İkinci zaaf mitinglerin Kürt gerçekliğini inkarı noktasındadır. Ordu bile PKK ile mücadelenin sosyal önlemler gerektirdiğini açıklarken, mitingler daha da geri bir noktadadır.

İşin trajik yanı Türkiye Kürtlerinin, cumhuriyetçileri rahatsız eden aynı Amerikancı politikaların aleti durumuna düşmüş olmalarıdır.

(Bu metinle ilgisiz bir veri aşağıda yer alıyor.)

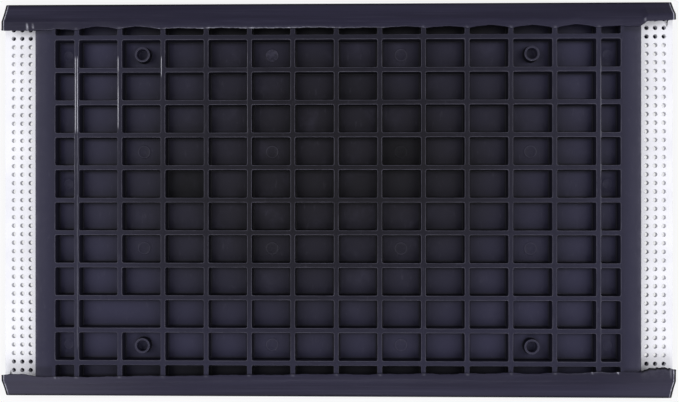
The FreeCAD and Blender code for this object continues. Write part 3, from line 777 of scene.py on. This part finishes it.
stageLook = {
    "floor": 0.11, "glow": 0.78,         # the floor's own colour, and how much it shines like a light table
    "floorSize": 6.0, "floorDrop": 0.0001,
    "world": 0.36,
    # lamp: place, side of the square, power
    "lamps": {"leftSoft": ((-1.3, 0.2, 1.25), 1.1, 26), "rightSoft": ((1.3, 0.2, 1.25), 1.1, 25),
              "frontSoft": ((0.0, -1.3, 1.3), 1.0, 21)},
}


def makeStage(look):
    bpy.ops.mesh.primitive_plane_add(size=look["floorSize"], location=(0, 0, -look["floorDrop"]))
    floor = bpy.context.object
    floor.name = "paleFloor"
    s = Shader("paleFloor")
    pale = look["floor"]
    floor.data.materials.append(s.surface(colour=(pale, pale, pale * 1.01), roughness=0.9, specular=0.0))
    s.bsdf.inputs["Emission Color"].default_value = (0.99, 0.99, 1.0, 1.0)
    s.bsdf.inputs["Emission Strength"].default_value = look["glow"]
    for name, (place, size, power) in look["lamps"].items():
        lamp = bpy.data.lights.new(name, "AREA")
        lamp.shape = "SQUARE"
        lamp.size = size
        lamp.energy = power
        thing = bpy.data.objects.new(name, lamp)
        thing.location = place
        thing.rotation_euler = (-Vector(place)).to_track_quat("-Z", "Y").to_euler()
        bpy.context.scene.collection.objects.link(thing)
    world = bpy.data.worlds.new("studio")
    world.use_nodes = True
    world.node_tree.nodes["Background"].inputs[0].default_value = (1, 1, 1, 1)
    world.node_tree.nodes["Background"].inputs[1].default_value = look["world"]
    bpy.context.scene.world = world


cameraLook = {
    "lens": 37.5, "sensor": 36.0,
    "aim": (0.0030, -0.0008, 0.0185),    # the point looked at, on the rib tops
    "away": 0.65,
    "lean": 0.9,                         # degrees from straight down, towards the right end
}


def makeCamera(look):
    lens = bpy.data.cameras.new("above")
    lens.lens = look["lens"]
    lens.sensor_width = look["sensor"]
    camera = bpy.data.objects.new("above", lens)
    lean, (x, y, z) = np.radians(look["lean"]), look["aim"]
    camera.location = (x + look["away"] * np.sin(lean), y, z + look["away"] * np.cos(lean))
    camera.rotation_euler = (0, lean, 0)
    bpy.context.scene.collection.objects.link(camera)
    bpy.context.scene.camera = camera


makeStage(stageLook)
makeCamera(cameraLook)
bpy.context.scene.view_settings.view_transform = "Standard"
print("stage set")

Cumhuriyetçilerin Kürtler'e dokunmaktan kaçınan tutumu Türkiye'nin bağımsızlık mücadelesini bölmekte, Kürtler ile arasındaki mesafeyi daha da büyütürken, Amerikancı politikaların taşeronluğunu yapan düzen aktörlerinin elini güçlendirmektedir.

* * *

İşte bu nedenlerle her miting işçi sınıfından, Kürtler'den daha da uzaklaşmaya mecburdur.

Türkiye emperyalizmden kurtarılmalıdır. Emperyalizmden kurtuluş antikapitalist ekonomik politikalarla olanaklı olabilir. Yalnızca antikapitalist nitelikli ve işçi sınıfına dayanan antiemperyalist mücadele Türkiye'deki değişik inançtan ve etnik kimlikten emekçi sınıflarını birleştirebilir. Sınıf birleşmezse, cumhuriyetçilerin bağımsızlıkçı ve laisist tepkisi ile Kürtler'in eşitlik, özgürlük isyanı ortak bir kanala akmazsa, etnik düşmanlıkların bölücü etkisi büyür. Türkiye'deki antiemperyalist mücadeleyi birleştirecek tek siyaset kanalı sosyalizmdir.

Cumhuriyetçilerin esas dikkat etmesi gereken nokta, siyasetlerinin bölücü karakterdir.